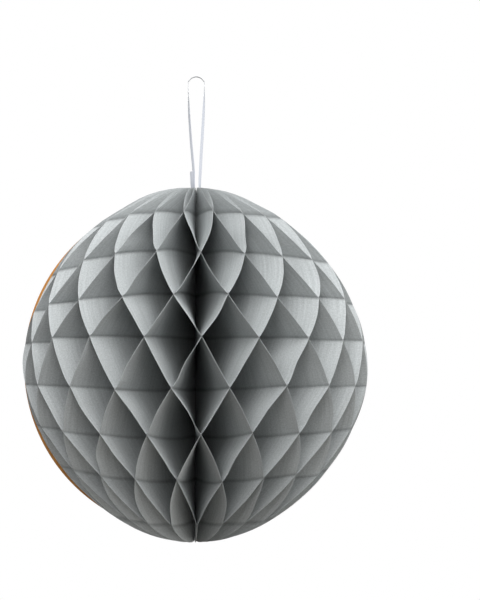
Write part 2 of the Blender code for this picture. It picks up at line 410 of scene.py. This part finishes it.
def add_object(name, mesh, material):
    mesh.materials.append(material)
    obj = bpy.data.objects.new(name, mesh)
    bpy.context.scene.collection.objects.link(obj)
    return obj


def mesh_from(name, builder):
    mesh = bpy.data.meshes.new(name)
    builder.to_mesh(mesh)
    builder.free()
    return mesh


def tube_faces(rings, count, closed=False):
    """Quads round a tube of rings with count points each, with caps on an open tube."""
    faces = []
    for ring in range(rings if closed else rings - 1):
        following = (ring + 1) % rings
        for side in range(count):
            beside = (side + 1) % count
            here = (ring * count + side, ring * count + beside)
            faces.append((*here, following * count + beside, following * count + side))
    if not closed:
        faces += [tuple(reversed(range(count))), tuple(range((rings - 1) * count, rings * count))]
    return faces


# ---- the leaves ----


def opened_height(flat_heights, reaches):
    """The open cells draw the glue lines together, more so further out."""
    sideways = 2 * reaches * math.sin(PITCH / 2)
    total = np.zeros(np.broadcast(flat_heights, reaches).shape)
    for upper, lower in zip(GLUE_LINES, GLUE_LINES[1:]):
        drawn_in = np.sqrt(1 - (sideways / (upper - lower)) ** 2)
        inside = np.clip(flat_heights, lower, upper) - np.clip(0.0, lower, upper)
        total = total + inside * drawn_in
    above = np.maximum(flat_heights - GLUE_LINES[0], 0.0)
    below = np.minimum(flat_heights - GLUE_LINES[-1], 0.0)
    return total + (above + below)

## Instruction
Would you reproduce the material above in full, exactly as given?

## Exercise response
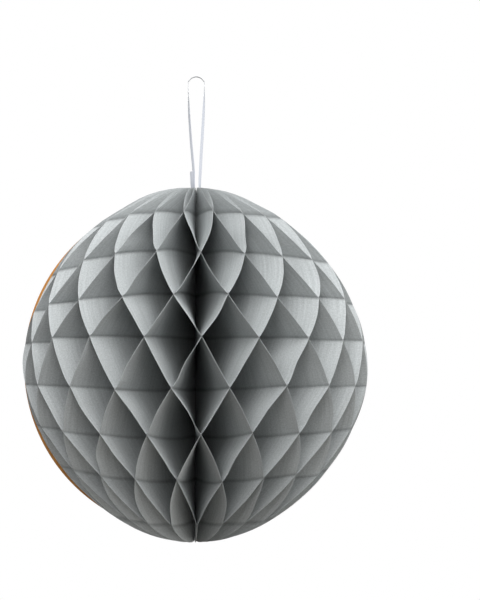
Write part 2 of the Blender code for this picture. It picks up at line 410 of scene.py. This part finishes it.
def add_object(name, mesh, material):
    mesh.materials.append(material)
    obj = bpy.data.objects.new(name, mesh)
    bpy.context.scene.collection.objects.link(obj)
    return obj


def mesh_from(name, builder):
    mesh = bpy.data.meshes.new(name)
    builder.to_mesh(mesh)
    builder.free()
    return mesh


def tube_faces(rings, count, closed=False):
    """Quads round a tube of rings with count points each, with caps on an open tube."""
    faces = []
    for ring in range(rings if closed else rings - 1):
        following = (ring + 1) % rings
        for side in range(count):
            beside = (side + 1) % count
            here = (ring * count + side, ring * count + beside)
            faces.append((*here, following * count + beside, following * count + side))
    if not closed:
        faces += [tuple(reversed(range(count))), tuple(range((rings - 1) * count, rings * count))]
    return faces


# ---- the leaves ----


def opened_height(flat_heights, reaches):
    """The open cells draw the glue lines together, more so further out."""
    sideways = 2 * reaches * math.sin(PITCH / 2)
    total = np.zeros(np.broadcast(flat_heights, reaches).shape)
    for upper, lower in zip(GLUE_LINES, GLUE_LINES[1:]):
        drawn_in = np.sqrt(1 - (sideways / (upper - lower)) ** 2)
        inside = np.clip(flat_heights, lower, upper) - np.clip(0.0, lower, upper)
        total = total + inside * drawn_in
    above = np.maximum(flat_heights - GLUE_LINES[0], 0.0)
    below = np.minimum(flat_heights - GLUE_LINES[-1], 0.0)
    return total + (above + below)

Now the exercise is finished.